━━ DATA RECORDS ━━
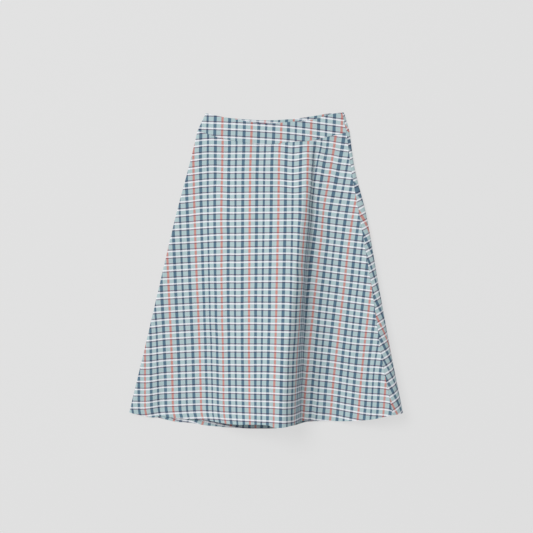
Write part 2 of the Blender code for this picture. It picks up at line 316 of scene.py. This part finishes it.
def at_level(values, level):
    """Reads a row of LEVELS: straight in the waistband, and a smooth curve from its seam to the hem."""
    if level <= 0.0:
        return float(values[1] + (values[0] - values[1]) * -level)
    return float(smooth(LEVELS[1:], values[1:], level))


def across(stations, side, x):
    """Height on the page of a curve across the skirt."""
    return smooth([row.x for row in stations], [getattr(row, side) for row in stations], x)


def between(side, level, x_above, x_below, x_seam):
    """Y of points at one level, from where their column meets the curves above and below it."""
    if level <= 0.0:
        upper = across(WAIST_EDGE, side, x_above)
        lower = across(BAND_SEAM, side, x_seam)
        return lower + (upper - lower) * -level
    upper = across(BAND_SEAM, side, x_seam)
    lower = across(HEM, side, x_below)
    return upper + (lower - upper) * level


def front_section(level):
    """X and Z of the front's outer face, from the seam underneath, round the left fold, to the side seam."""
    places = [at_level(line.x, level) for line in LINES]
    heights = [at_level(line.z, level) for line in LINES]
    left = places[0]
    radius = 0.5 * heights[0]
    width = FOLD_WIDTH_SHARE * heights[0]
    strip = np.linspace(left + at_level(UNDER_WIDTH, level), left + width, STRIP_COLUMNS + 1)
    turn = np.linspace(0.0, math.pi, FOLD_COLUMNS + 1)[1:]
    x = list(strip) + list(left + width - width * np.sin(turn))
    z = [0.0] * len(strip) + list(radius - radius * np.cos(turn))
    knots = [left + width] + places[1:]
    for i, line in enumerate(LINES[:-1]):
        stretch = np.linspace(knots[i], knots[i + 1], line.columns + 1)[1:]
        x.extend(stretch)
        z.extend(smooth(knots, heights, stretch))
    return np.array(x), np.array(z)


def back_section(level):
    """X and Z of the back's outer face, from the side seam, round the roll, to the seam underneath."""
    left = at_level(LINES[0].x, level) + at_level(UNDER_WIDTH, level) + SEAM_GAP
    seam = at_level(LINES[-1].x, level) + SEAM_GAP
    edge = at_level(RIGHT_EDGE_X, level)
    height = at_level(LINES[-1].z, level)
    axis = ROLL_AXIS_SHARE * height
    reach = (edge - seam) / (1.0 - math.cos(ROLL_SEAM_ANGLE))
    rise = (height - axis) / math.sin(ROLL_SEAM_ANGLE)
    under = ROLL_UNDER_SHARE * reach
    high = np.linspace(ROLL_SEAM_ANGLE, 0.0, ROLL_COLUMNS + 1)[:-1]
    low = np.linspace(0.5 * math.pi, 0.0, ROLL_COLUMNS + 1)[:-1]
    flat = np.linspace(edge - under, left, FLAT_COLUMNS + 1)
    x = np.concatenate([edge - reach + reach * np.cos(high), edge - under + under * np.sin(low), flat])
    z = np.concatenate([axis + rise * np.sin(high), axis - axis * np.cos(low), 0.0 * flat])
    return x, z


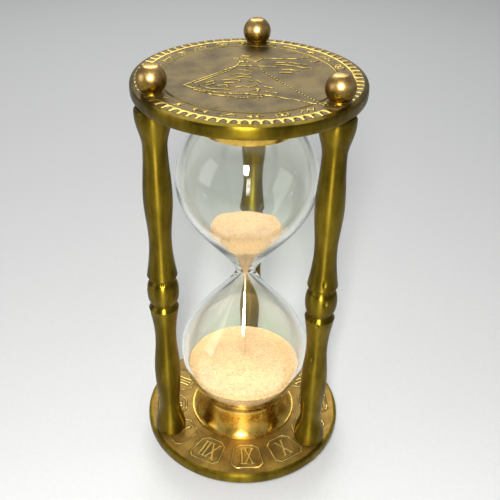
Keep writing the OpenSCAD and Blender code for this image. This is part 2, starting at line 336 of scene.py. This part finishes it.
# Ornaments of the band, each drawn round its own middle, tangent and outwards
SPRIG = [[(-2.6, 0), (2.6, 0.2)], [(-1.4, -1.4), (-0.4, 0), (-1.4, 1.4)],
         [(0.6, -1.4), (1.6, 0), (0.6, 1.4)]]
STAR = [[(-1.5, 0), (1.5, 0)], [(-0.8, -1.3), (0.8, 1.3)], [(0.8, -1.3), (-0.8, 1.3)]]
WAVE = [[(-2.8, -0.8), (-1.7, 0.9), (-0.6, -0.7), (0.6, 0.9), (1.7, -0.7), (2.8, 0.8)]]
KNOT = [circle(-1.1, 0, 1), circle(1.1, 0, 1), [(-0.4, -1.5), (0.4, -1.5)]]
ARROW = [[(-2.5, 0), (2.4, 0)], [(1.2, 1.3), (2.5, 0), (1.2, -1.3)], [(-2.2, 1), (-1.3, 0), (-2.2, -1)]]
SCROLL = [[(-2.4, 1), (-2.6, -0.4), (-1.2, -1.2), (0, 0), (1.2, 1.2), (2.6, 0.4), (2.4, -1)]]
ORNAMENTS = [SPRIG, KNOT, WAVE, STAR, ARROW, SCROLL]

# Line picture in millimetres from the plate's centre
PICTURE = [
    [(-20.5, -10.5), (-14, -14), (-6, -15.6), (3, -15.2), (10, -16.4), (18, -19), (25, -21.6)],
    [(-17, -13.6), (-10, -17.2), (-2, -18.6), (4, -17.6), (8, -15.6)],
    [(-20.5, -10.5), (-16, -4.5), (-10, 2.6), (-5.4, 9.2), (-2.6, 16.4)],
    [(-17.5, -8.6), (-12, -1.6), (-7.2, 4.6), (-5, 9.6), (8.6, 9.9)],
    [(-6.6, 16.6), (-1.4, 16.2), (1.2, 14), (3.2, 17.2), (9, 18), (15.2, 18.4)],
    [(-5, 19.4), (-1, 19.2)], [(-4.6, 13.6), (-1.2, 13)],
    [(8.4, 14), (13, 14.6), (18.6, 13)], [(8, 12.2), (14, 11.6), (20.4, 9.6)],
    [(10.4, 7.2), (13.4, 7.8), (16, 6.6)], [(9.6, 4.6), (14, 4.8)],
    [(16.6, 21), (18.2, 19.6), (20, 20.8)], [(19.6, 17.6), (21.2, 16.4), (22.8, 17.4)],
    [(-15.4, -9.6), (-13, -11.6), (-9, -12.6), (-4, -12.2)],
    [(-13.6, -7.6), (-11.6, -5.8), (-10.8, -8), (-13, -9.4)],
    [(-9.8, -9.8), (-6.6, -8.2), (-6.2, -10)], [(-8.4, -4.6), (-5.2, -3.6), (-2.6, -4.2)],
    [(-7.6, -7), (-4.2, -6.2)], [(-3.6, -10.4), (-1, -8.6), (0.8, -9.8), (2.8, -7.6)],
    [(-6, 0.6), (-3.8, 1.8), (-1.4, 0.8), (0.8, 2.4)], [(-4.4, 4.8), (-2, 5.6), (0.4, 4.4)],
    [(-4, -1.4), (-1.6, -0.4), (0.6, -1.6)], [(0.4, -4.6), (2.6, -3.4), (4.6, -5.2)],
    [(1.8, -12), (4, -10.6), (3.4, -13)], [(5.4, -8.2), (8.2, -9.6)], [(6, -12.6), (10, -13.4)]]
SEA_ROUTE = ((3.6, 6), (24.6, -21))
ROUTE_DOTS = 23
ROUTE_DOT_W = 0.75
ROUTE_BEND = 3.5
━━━
Going through the data, tally the lines containing "this" and report only the result.

## [TASK OUTPUT]
2